Emergency response failover

You would choose this option during an emergency, that is, when the primary region has sustained an outage and access to environments or data isn't possible. If you choose this option, the environment fails without copying any more data other than the data that has been replicated before the outage occurred.

When you perform an emergency response, you see the amount of data loss represented in time, which you can compare to your recovery point objective (RPO) if you determine that it's acceptable and you choose to continue. The environment operates in a Running state until the disaster recovery is complete, and the environment is back to normal operation from the secondary region.

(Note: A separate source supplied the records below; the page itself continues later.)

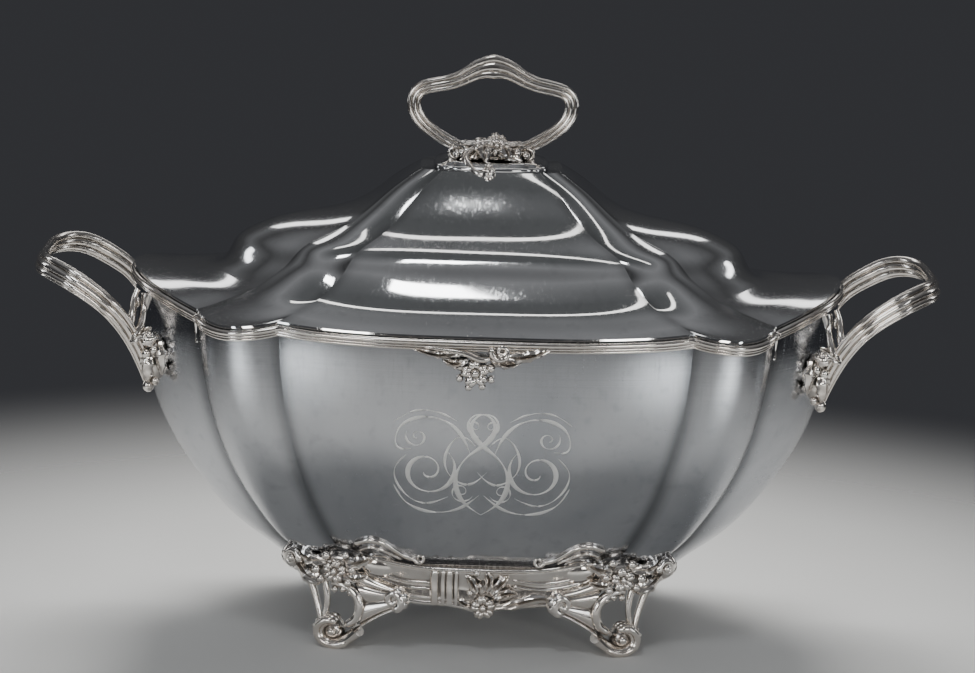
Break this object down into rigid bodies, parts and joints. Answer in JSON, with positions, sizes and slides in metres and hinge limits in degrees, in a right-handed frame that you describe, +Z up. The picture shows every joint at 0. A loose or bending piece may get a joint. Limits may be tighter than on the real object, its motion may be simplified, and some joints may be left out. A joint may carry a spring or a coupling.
{
  "type": "soup tureen",
  "caption": "Lobed oval silver soup tureen with scroll feet, reeded loop handles and a domed lift-off lid topped by a reeded loop finial.",
  "frame": {"origin": "on the resting plane, under the middle of the four toes", "axes": "+X along the handle-to-handle length, +Y from the front panel to the back, +Z up"},
  "size_m": [0.3968, 0.182, 0.2513],
  "materials": {
    "bowl_satin_silver": "satin, finely brushed, faint tarnish",
    "lid_polished_silver": "mirror polished, light wear",
    "cast_silver": "polished casting with dark oxide in the recesses",
    "fastener_brass": "dull, unplated"
  },
  "bodies": {
    "bowl_body": {"base_apron_back": "cast_silver", "base_apron_front": "cast_silver", "base_band_left": "cast_silver", "base_band_right": "cast_silver", "bowl": "bowl_satin_silver", "foot_back_left": "cast_silver", "foot_back_right": "cast_silver", "foot_front_left": "cast_silver", "foot_front_right": "cast_silver", "handle_left": "cast_silver", "handle_mount_back_left": "cast_silver", "handle_mount_back_right": "cast_silver", "handle_mount_front_left": "cast_silver", "handle_mount_front_right": "cast_silver", "handle_right": "cast_silver", "handle_strut_back_left": "cast_silver", "handle_strut_back_right": "cast_silver", "handle_strut_front_left": "cast_silver", "handle_strut_front_right": "cast_silver", "rim_border_back": "cast_silver", "rim_border_back_left": "cast_silver", "rim_border_back_right": "cast_silver", "rim_border_front": "cast_silver", "rim_border_front_left": "cast_silver", "rim_border_front_right": "cast_silver", "rim_border_left": "cast_silver", "rim_border_right": "cast_silver", "rim_cusp_beads": "cast_silver", "rocaille_back": "cast_silver", "rocaille_front": "cast_silver"},
    "lid_body": {"finial_buds": "cast_silver", "finial_foliage": "cast_silver", "finial_loop": "cast_silver", "finial_nut": "fastener_brass", "finial_stud": "fastener_brass", "finial_washer": "fastener_brass", "lid": "lid_polished_silver", "lid_bezel": "lid_polished_silver", "lid_top_step": "lid_polished_silver"}
  },
  "joints": [
    {"name": "lid_lift", "type": "slide", "parent": "bowl_body", "child": "lid_body", "axis": [0, 0, 1], "range_m": [0, 0.12]}
  ]
}
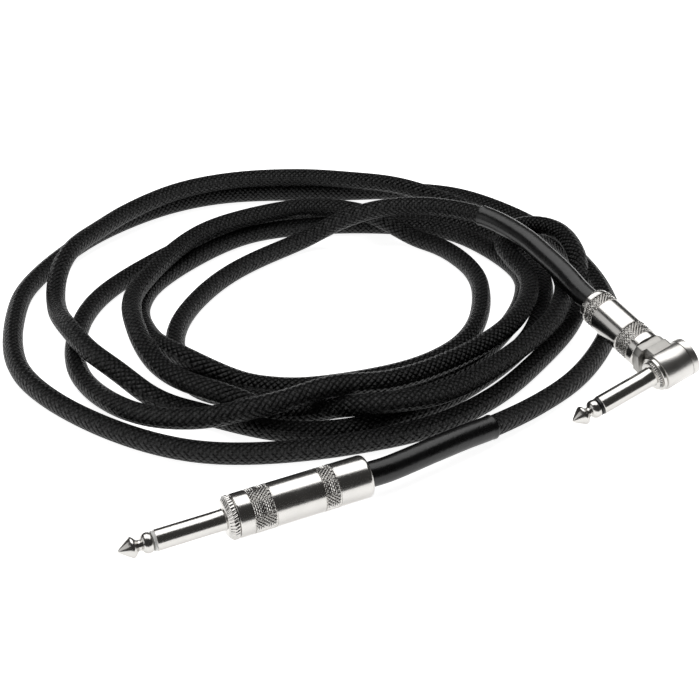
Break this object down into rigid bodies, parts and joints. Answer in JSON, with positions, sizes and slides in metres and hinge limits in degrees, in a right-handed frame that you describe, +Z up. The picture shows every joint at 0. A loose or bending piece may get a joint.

Switching back to primary region

After you complete your drill or after an outage has been mitigated, we recommend that you switch back the environment to its primary region. An environment may be operating with limited resources in the paired region. There's no loss of data during this operation.

Environment disaster recovery status

Admins can determine the current disaster recovery state and location of an environment in the Environment details page. Admins can also select Disaster Recovery in the command bar to open the Disaster Recovery pane.

To check data replication latency at any time, you can select Disaster Recovery and then select Emergency response as the disaster recovery reason. This opens a confirmation dialog that includes the last replication time between regions for that environment. You may select Cancel if your only purpose was to check the potential loss of data if there was a failover operation. Keep in mind that the last sync time is always different at different times, since data is being replicated continuously.

Document your business continuity plan

We recommend that you perform disaster recovery drills or an emergency response before a real disaster strikes, so you can document all steps required for any integration points that are external to Power Platform. Your company is then more prepared for recovery if there's a real disaster.